A las siete de la mañana estaban de nuevo los muchachos con la profesora Villamizar, más contentos que yo, acaso porque siempre he lucido la cara de culo que Dios me puso.

Toda esta evocación me vino al tropezarse en estos días con Warry She, antes Shazam.

Al descubrir a Warry en Sabana Grande y recordar todo aquello, rápidamente me brotó en la memoria un inesperado y anecdótico encuentro que tuve en octubre pasado con la profesora Luisa Villamizar en la UCV.
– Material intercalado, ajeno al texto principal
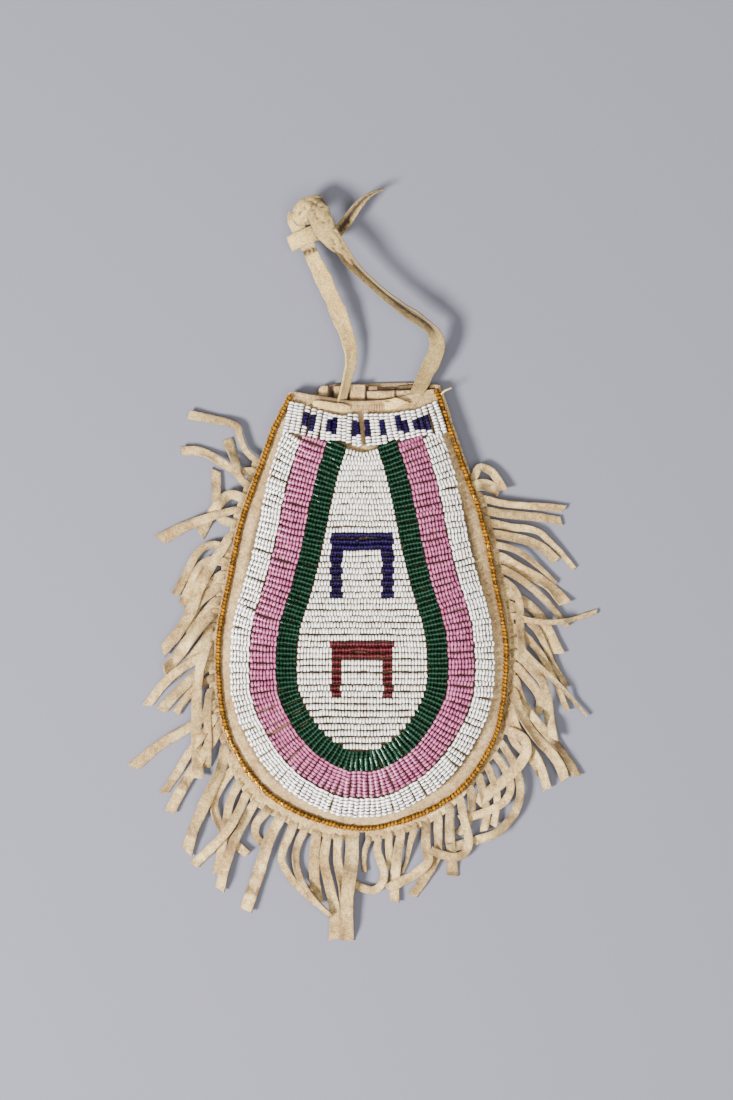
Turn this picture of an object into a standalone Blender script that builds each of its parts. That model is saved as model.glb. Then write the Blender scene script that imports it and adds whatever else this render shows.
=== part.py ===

Nos topamos y alcancé a dudar de que pudiera recordarme. Pero ella no vaciló un instante en preguntarme si no era yo aquel que estuvo preso en El Valle y que ella… Me impresionó tal memoria. Le dije que sí, claro, y no dejé de consignarle mi asombro de que se hubiera acordado. Ella, sin más, aseguró que cómo no, que tal vez ahora podía tener unos 25 kilos extras, pero que la cara estaba igualita.


*Cada vez que evoco a Norka López, no dejo rememorar la lejana y pegostosa tarde cuando, mientras almorzábamos en un tugurio, que me dijo con piadosa sinceridad que admiraba el valor que yo tenía de ir al periódico con aquella camisa de cuadros de diversos colores con preferencia del verde completamente chillona.